Definition of White Light

The electromagnetic spectrum is comprised of a variety of types of electromagnetic waves, each with different wavelengths or frequencies. For example, x-rays, gamma rays, infrared radiation and ultraviolet radiation are examples of electromagnetic waves. Only a small portion of the spectrum of wavelengths can be seen by the human eye. This visible portion of the electromagnetic spectrum is called the visible spectrum. This shows the full spectrum of electromagnetic radiation and highlights the small part of the spectrum that can be called the visible spectrum.

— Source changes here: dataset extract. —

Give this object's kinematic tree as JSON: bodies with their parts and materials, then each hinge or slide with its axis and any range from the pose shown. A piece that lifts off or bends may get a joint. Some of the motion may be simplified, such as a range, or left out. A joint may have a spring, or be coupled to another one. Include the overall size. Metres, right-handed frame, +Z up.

White light is defined as the complete mixture of all of the wavelengths of the visible spectrum. This means that if I have beams of light of all of the colors of the rainbow and focus all of the colors onto a single spot, the combination of all of the colors will result in a beam of white light.

Sources of White Light

White light can be generated by a variety of sources both in space and by artificial sources on earth. For example, the sun and other stars are sources of white light. The sun is the most obvious source of white light in our solar system. As for artificial sources, fluorescent light bulbs and white LEDs produce white light. Other light bulbs, like the incandescent lamp, do not produce white light. They produce light of much longer wavelengths along the yellow to red range.

Spectrum

This illustrates the full electromagnetic spectrum. It highlights just how small the visible spectrum is as compared to the rest of the electromagnetic spectrum. White light is a mixture of all of the visible wavelengths. The full spectrum that forms white light is listed in this table:

Color Wavelength
Violet 380-450 nm
Blue 450-495 nm
Green 495-570 nm
Yellow 570-590 nm
Orange 590-620 nm
Red 620-750 nm

Let's discuss a few key points concerning the visible spectrum, starting with absorption and reflection. Here are a few fun facts about colors and white light. When our eyes detect the color of an object, that means that all other colors of the spectrum were absorbed by the object except for the color you see. For example, when you see a blue shirt, every color except blue was absorbed by the shirt (as a result of pigment molecules of the shirt or any object for that matter). An extreme case would be the color black. When we see black objects, that means that all of the colors of the spectrum were absorbed by the object; hence, nothing is reflected and we see black. Conversely, when we see a white object that means none of the colors of the visible spectrum were absorbed by the object; they were all reflected off the object, and the mixture of those reflected colors gives rise to the white pigment of the object.